What words are worthy to be written or said at all? Which words are chosen to make the page? Which words have value? Combined, it certainly makes no sense at all, but Adramelech's monologue seems to toss any and all worthy speech into a blender, and through-line be damned, he delivers it back methodically like a man possessed by many devils. The jumbled spew that results attempts to fight, expel, exorcise, and punish words back for their grip on the writer's stability. Is there a possibility for winning the battle? Will endless words strangle Adramelech like a snake or choke him like a noose? For all his words, Adramelech has lost the asbility to use them at all.
Have you ever spoken with someone who is completely out of their mind? They really believe all that shit they have to say about Blackwater tracking them for their secret communication with U.F.O.s. If it wasn't paranoid blather, it would be quite credible from tone alone. Actor and Cal Arts grad Hilario Saaverdra, who studied (I'm going to assume torturedly) under the playwright/original performer, is suitably quite realisitc when portraying a person tortured into insanity by the words ricocheting through his own mind. He twists and turns, hisses and expectorates, smiles and laughs, turning sweet one second, and venomous the next. He deftly delivers a complicated, nonsensical, physically exhausting soliloquy with danger, sensitivity, and even fun, playing nearly every shade of extreme emotion in under an hour, dashing between personalities with labyrinthine wordplay. A truly remarkable performance by an extremely talented actor. Enough cannot be said about Saavedra's power to engage an audience without the ability to communicate clearly.

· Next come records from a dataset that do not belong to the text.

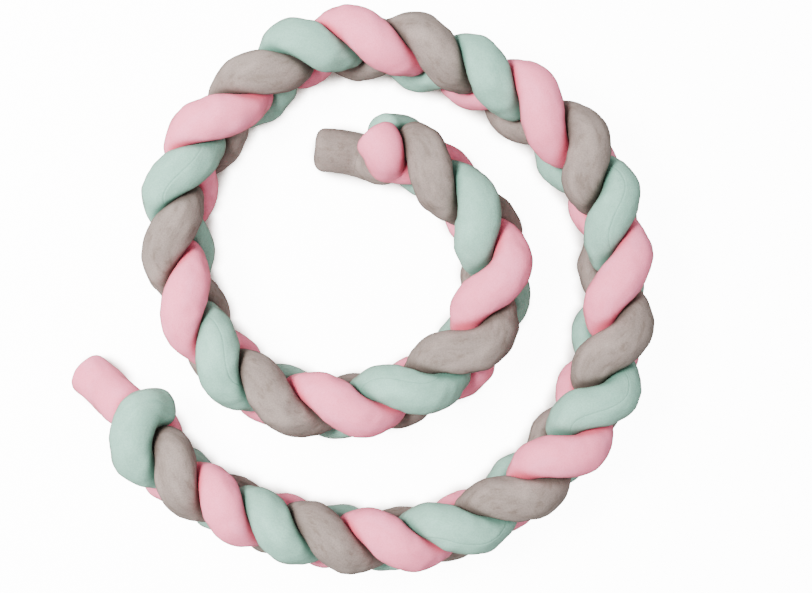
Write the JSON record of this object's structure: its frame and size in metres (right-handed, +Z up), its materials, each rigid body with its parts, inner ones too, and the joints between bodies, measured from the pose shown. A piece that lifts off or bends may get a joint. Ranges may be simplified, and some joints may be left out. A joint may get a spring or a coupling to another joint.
{
  "type": "braided crib bumper",
  "caption": "Soft crib bumper of stuffed velvet tubes plaited into a long rope, standing on its edge and laid in a loose open spiral, used to pad the inside of a crib.",
  "frame": {"origin": "middle of the bounding box's bottom face, on the surface that the bumper lies on", "axes": "+Z up out of that surface, +X to the right and +Y to the top of the picture, which looks straight down"},
  "size_m": [0.817, 0.7882, 0.1538],
  "materials": {
    "tube_pink": "short soft velvet pile",
    "tube_grey": "short soft velvet pile",
    "tube_mint": "short soft velvet pile"
  },
  "bodies": {
    "root": {"tube_pink": "tube_pink", "tube_grey": "tube_grey", "tube_mint": "tube_mint"}
  },
  "joints": []
}
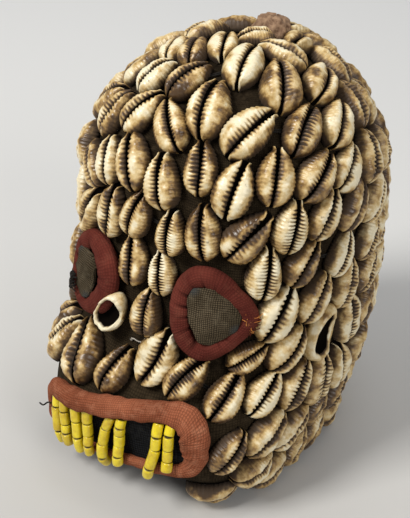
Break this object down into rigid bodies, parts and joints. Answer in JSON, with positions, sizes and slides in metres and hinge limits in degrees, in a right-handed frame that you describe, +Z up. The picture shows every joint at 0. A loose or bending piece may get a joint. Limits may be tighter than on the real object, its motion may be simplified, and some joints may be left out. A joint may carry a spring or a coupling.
{
  "type": "crest mask",
  "caption": "Hollow cloth hood sewn all over with cowrie shells, with padded eye rings and a padded mouth set with bead strings for teeth.",
  "frame": {"origin": "on the floor under the middle of the mask, level with the hood's lower rim", "axes": "+Z up, face towards -Y, the mask's own left towards +X"},
  "size_m": [0.1409, 0.1921, 0.1966],
  "materials": {
    "hood_cloth": "dark woven cloth, worn and dusty",
    "eye_ring_cloth": "felted dull red cloth over stuffing",
    "eye_cloth": "grey-olive plain weave",
    "mouth_roll_cloth": "rust-coloured woven cloth over stuffing",
    "mouth_cloth": "blue-black plain weave",
    "bead": "opaque glossy glass",
    "shell": "polished shell with dirt in the teeth",
    "lump": "hard coarse knot of cloth and resin"
  },
  "bodies": {
    "root": {"hood": "hood_cloth", "right_eye_ring": "eye_ring_cloth", "left_eye_ring": "eye_ring_cloth", "right_eye_cloth": "eye_cloth", "left_eye_cloth": "eye_cloth", "mouth_roll": "mouth_roll_cloth", "mouth_cloth": "mouth_cloth", "tooth_string_1": "bead", "tooth_string_2": "bead", "tooth_string_3": "bead", "tooth_string_4": "bead", "tooth_string_5": "bead", "tooth_string_6": "bead", "tooth_string_7": "bead", "tooth_string_8": "bead", "rim_shells": "shell", "jaw_shells": "shell", "cheek_shells": "shell", "low_side_shells": "shell", "side_shells": "shell", "brow_shells": "shell", "forehead_shells": "shell", "upper_forehead_shells": "shell", "lower_crown_shells": "shell", "crown_shells": "shell", "nose_shells": "shell", "lip_shells": "shell", "near_cheek_shells": "shell", "under_eye_shell": "shell", "crown_top_shells": "shell", "broken_nose_shell": "shell", "broken_side_shell": "shell", "crown_lump": "lump"}
  },
  "joints": []
}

Where's the punk rock and danger in our theater? Hats off to director Josh Moyse for reminding us. I hate passive, dry theater, one reason why I connected with ARTEL's way of challenging and pleasing the audience through movement, surrealist visuals, aggression, and noise. I felt similarly on my toes with this raving psycho Adramelech just inches from my face. Mr. Saavedra, who has played the role many times since 2004, challenges the audience with his eyes and his words, at first taunting us with questions and demands we feel he actually might want us to shout out and account for. We worry for ourselves a few times and by the end of the monologue, worry for the character's state of being and outcome more than a couple times as well.
The production team of Danny Fresh and Jessica Hanna deserve applause as well (as does excellent light and scenic design by Dan Weingarten and Adam Fleming respectively). It takes a lot of dedication and belief to take an abstract show like this and make it impress so powerfully. In addition to the massive sheet of paper and interrogation-lit typewriter, the stage comes with two large oversize chairs and little else but two swirling digital screens of mildly psychedelic lines and colors. When the actor climbs one of the high chairs in his deteriorating state, it seemed to subtly foreshadow or connotate suicide, as if he was going to hang himself, in a haunting touch that, for me, brought thoughts of David Foster Wallace, a writer of undefinable skill, obsessed with words, who hanged himself last month.
Adramelech's Monologue is also about the pressures of performance. It had crossed my mind that maybe Adramelech was more than a writer with a brain stuffed full of too many ideas, too many words, and too much deadline stress and creative angst. Maybe he is a character or narrator in someone else's story, regurgitating the words crafted for him, his destiny to speak limited to a vocabulary set in type. Like a Joyce-ian, anti-Hollywood Stranger Than Fiction. Maybe his madness is a character or many characters, created by the perviously sane writer himself. Whoa.
This brave production deserves credit for stepping up proudly to believe in the power of theater, performance, and words in an age of disaffected irony. Writer's block, existential insanity, and vocabulary run together and into the stratosphere in this dynamic, surreal, and mad production.